The discovery of a dwarf galaxy, named PEARLSDG, by a team of astronomers led by Tim Carleton from Arizona State University, challenges our understanding of galaxy evolution. Observed through the James Webb Space Telescope (JWST), this galaxy is characterized by its lack of star formation and isolation, thus defying current theories.
Dwarf galaxies, often defined by their small size and low brightness, are among the most abundant objects in the universe. However, PEARLSDG presents unexpected characteristics for a galaxy of its type: it does not create new stars and does not appear to interact with other nearby galaxies. This profile is atypical for a dwarf galaxy, which, when isolated, usually continues to form young stars.
PEARLSDG is identified in cyan, and the green squares show the area covered by the NIRCam imagery.

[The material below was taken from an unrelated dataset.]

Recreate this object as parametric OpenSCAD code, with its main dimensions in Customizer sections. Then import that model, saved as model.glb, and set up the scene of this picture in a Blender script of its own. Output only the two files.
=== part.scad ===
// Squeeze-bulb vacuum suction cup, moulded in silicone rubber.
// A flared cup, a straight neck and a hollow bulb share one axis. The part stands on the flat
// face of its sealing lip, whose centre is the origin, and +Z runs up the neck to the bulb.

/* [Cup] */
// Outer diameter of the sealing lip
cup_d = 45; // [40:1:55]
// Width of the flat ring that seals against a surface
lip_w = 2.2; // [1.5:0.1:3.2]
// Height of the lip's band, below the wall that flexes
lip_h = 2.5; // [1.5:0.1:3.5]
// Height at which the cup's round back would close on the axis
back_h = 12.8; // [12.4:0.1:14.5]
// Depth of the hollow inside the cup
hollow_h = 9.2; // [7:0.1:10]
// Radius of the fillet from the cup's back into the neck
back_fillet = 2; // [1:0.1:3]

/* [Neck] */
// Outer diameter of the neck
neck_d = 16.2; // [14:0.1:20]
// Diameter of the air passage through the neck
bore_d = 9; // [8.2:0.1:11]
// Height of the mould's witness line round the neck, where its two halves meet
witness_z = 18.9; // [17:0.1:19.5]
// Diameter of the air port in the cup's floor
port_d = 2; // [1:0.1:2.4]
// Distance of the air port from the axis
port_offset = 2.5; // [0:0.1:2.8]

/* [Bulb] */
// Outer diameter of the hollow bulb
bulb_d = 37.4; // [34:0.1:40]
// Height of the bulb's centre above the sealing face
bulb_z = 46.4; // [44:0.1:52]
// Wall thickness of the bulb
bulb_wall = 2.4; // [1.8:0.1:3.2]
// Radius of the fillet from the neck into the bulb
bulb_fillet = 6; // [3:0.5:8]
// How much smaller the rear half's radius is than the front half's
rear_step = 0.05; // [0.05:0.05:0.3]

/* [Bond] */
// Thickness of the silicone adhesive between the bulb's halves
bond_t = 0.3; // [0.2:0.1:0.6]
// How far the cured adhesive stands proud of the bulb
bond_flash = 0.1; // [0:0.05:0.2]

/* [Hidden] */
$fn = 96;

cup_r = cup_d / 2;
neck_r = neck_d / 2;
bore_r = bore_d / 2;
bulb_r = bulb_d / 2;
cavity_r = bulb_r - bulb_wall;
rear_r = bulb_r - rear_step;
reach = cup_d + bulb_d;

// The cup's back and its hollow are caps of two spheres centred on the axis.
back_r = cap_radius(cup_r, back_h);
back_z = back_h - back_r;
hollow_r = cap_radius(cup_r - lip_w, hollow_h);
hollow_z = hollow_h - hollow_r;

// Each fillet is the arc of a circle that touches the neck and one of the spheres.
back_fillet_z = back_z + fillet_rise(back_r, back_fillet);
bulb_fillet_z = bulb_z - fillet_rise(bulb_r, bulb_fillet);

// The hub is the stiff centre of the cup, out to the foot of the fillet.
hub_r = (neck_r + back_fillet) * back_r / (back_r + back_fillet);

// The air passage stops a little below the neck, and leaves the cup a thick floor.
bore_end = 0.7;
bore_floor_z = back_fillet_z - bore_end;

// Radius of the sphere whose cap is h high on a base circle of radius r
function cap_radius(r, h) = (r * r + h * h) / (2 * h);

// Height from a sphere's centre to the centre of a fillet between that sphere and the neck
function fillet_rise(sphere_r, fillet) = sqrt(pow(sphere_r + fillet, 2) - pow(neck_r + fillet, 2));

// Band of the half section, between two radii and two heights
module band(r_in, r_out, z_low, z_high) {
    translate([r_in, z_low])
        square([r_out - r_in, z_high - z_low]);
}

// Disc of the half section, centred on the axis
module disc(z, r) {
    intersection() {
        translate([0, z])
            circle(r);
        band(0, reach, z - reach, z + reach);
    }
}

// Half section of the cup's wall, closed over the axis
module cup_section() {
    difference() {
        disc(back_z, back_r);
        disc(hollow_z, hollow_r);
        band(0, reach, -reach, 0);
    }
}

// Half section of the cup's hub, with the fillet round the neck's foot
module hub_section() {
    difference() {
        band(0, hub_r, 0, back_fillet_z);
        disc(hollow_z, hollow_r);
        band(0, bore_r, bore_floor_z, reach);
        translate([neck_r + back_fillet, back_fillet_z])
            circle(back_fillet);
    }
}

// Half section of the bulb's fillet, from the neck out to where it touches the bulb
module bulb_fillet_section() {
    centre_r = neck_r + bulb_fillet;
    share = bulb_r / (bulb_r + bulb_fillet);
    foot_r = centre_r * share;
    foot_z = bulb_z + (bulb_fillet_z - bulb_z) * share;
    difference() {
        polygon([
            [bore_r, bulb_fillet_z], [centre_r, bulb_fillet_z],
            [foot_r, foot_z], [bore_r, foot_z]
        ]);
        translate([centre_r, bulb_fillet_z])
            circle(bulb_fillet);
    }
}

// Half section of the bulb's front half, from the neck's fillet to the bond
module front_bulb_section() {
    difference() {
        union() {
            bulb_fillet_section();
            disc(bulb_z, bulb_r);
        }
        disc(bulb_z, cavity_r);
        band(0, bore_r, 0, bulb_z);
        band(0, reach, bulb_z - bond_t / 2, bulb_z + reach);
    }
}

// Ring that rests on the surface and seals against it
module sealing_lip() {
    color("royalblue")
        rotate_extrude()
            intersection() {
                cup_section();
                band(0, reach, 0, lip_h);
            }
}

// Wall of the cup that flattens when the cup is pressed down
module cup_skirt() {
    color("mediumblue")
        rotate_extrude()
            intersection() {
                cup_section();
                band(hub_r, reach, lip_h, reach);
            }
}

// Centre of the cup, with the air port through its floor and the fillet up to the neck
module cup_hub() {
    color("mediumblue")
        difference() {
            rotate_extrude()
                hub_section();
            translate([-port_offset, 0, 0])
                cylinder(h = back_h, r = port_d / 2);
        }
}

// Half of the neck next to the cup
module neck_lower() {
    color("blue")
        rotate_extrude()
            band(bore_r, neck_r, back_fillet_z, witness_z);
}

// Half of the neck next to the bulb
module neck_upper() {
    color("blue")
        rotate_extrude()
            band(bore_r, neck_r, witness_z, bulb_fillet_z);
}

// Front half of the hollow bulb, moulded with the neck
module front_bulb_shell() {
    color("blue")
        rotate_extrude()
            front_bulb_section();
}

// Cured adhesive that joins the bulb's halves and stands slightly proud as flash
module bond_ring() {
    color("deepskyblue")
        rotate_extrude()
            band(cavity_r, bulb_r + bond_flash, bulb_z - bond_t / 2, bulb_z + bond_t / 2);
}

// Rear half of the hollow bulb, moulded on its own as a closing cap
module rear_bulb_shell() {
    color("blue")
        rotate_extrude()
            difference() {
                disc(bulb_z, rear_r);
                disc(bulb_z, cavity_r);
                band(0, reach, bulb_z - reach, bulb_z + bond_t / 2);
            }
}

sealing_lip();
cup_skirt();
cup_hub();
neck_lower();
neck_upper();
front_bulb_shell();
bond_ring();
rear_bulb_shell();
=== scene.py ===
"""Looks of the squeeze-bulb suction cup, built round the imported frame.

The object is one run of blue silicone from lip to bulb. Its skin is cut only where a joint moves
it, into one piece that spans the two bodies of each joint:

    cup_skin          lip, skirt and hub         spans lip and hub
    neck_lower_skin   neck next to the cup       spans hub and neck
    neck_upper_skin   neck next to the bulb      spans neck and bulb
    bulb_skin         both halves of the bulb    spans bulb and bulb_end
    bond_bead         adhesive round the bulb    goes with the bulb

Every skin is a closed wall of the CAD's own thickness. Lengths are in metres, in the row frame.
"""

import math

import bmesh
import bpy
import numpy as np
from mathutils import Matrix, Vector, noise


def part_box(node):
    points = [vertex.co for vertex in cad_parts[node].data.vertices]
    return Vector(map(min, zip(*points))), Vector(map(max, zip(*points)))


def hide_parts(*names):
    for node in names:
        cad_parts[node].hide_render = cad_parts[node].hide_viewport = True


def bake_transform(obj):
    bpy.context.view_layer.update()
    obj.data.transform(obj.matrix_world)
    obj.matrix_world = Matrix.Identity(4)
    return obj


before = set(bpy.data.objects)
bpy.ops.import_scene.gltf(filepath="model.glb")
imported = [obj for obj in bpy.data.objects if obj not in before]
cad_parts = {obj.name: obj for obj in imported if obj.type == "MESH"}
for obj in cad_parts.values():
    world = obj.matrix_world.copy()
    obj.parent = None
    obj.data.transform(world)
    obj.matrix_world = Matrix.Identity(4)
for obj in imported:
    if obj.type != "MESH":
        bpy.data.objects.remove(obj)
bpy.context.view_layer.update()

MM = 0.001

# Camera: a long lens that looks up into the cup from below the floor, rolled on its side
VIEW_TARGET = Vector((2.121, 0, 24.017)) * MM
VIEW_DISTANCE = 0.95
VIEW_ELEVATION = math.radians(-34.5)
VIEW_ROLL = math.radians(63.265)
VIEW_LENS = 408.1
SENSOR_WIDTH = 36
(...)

Two of the closest massive galaxies (in projection) are identified by red circles.
Credit: The Astrophysical Journal Letters (2024).
The discovery was made as part of the JWST Prime Extragalactic Areas for Reionization and Lensing Science (PEARLS) project, although PEARLSDG was not the main target of the observations. It was the analysis of the images taken by the JWST's Near-InfraRed Camera (NIRCam) that revealed this distant dwarf galaxy. NIRCam's high resolution and sensitivity made it possible to identify individual stars within PEARLSDG, thus providing valuable information on the galaxy's distance, estimated at 98 million light-years.

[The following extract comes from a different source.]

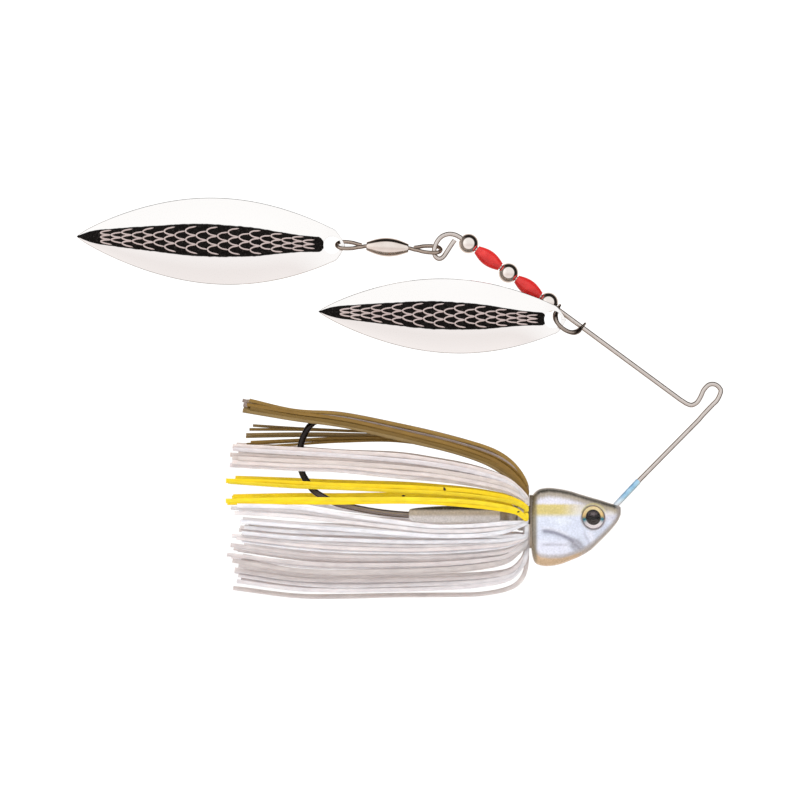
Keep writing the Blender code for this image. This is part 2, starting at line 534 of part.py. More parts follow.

The absence of recent star formation signatures, typical of new stars, along with the spectrometric analysis carried out with the DeVeney spectrograph on the Lowell Discovery Telescope in Flagstaff, Arizona, confirm the stasis state of PEARLSDG. These observations are complemented by archive data in ultraviolet, optical, and infrared, notably from the Galex and Spitzer space telescopes, as well as from the Sloan Digital Sky Survey and the Dark Energy Camera Legacy Survey.
This discovery challenges the current understanding of galaxy evolution, suggesting the existence of other isolated and quiescent dwarf galaxies yet to be discovered. The JWST, with its advanced instruments, plays a key role in this quest, opening new perspectives on the formation and evolution of galaxies in the universe.